• Description of the task
Write out the complete material exactly as it stands.

---- Data lines

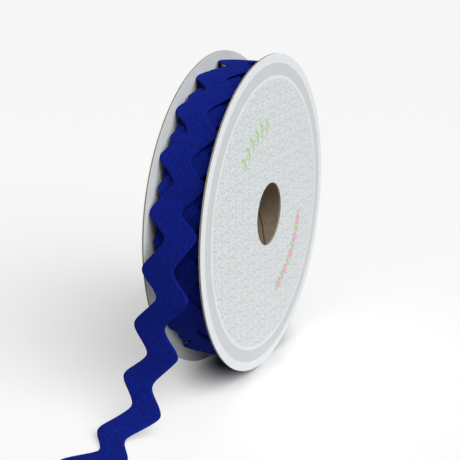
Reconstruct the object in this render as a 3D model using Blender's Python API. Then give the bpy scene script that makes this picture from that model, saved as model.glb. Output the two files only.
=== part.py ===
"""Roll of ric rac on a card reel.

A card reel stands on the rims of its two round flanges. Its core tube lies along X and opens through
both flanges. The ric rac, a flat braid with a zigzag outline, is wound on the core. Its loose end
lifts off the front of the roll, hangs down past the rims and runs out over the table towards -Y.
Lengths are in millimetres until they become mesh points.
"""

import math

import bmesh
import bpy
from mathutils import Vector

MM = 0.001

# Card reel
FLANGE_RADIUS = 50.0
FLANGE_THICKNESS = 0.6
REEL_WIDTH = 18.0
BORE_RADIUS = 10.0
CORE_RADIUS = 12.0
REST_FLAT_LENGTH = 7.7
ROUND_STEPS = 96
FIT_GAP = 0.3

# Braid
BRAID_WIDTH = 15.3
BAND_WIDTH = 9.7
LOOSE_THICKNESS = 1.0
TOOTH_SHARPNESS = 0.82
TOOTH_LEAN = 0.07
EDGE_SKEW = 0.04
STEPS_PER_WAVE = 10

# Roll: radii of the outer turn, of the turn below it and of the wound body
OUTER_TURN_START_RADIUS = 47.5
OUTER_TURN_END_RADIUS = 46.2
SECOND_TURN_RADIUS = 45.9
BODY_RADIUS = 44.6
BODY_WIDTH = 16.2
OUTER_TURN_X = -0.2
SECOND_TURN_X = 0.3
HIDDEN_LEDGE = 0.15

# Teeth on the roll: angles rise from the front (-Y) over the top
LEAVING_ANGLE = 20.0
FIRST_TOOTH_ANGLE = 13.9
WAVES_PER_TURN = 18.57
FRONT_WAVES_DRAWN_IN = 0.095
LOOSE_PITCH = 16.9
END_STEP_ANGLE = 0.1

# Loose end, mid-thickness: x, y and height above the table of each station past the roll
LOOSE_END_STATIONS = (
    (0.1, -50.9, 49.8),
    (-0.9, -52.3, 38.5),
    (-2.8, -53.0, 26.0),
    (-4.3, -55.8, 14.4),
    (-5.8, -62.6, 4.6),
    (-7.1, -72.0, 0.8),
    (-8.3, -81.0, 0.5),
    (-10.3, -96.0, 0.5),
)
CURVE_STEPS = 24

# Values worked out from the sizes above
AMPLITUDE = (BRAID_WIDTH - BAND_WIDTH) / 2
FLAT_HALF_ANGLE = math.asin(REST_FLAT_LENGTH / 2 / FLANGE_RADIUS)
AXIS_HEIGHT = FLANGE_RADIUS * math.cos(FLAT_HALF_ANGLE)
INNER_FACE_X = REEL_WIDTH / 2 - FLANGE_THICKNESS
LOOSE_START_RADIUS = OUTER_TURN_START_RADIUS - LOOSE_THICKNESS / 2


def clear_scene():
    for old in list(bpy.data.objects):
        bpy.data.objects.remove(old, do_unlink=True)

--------

• Complete response
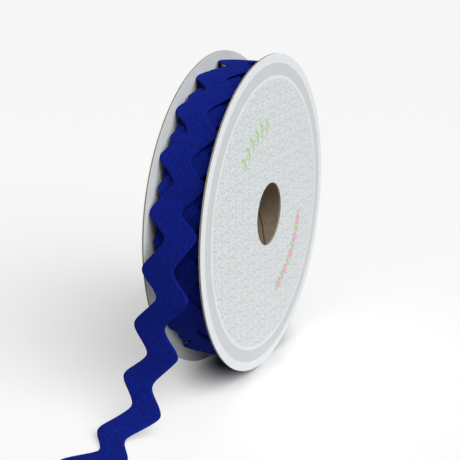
Reconstruct the object in this render as a 3D model using Blender's Python API. Then give the bpy scene script that makes this picture from that model, saved as model.glb. Output the two files only.
=== part.py ===
"""Roll of ric rac on a card reel.

A card reel stands on the rims of its two round flanges. Its core tube lies along X and opens through
both flanges. The ric rac, a flat braid with a zigzag outline, is wound on the core. Its loose end
lifts off the front of the roll, hangs down past the rims and runs out over the table towards -Y.
Lengths are in millimetres until they become mesh points.
"""

import math

import bmesh
import bpy
from mathutils import Vector

MM = 0.001

# Card reel
FLANGE_RADIUS = 50.0
FLANGE_THICKNESS = 0.6
REEL_WIDTH = 18.0
BORE_RADIUS = 10.0
CORE_RADIUS = 12.0
REST_FLAT_LENGTH = 7.7
ROUND_STEPS = 96
FIT_GAP = 0.3

# Braid
BRAID_WIDTH = 15.3
BAND_WIDTH = 9.7
LOOSE_THICKNESS = 1.0
TOOTH_SHARPNESS = 0.82
TOOTH_LEAN = 0.07
EDGE_SKEW = 0.04
STEPS_PER_WAVE = 10

# Roll: radii of the outer turn, of the turn below it and of the wound body
OUTER_TURN_START_RADIUS = 47.5
OUTER_TURN_END_RADIUS = 46.2
SECOND_TURN_RADIUS = 45.9
BODY_RADIUS = 44.6
BODY_WIDTH = 16.2
OUTER_TURN_X = -0.2
SECOND_TURN_X = 0.3
HIDDEN_LEDGE = 0.15

# Teeth on the roll: angles rise from the front (-Y) over the top
LEAVING_ANGLE = 20.0
FIRST_TOOTH_ANGLE = 13.9
WAVES_PER_TURN = 18.57
FRONT_WAVES_DRAWN_IN = 0.095
LOOSE_PITCH = 16.9
END_STEP_ANGLE = 0.1

# Loose end, mid-thickness: x, y and height above the table of each station past the roll
LOOSE_END_STATIONS = (
    (0.1, -50.9, 49.8),
    (-0.9, -52.3, 38.5),
    (-2.8, -53.0, 26.0),
    (-4.3, -55.8, 14.4),
    (-5.8, -62.6, 4.6),
    (-7.1, -72.0, 0.8),
    (-8.3, -81.0, 0.5),
    (-10.3, -96.0, 0.5),
)
CURVE_STEPS = 24

# Values worked out from the sizes above
AMPLITUDE = (BRAID_WIDTH - BAND_WIDTH) / 2
FLAT_HALF_ANGLE = math.asin(REST_FLAT_LENGTH / 2 / FLANGE_RADIUS)
AXIS_HEIGHT = FLANGE_RADIUS * math.cos(FLAT_HALF_ANGLE)
INNER_FACE_X = REEL_WIDTH / 2 - FLANGE_THICKNESS
LOOSE_START_RADIUS = OUTER_TURN_START_RADIUS - LOOSE_THICKNESS / 2


def clear_scene():
    for old in list(bpy.data.objects):
        bpy.data.objects.remove(old, do_unlink=True)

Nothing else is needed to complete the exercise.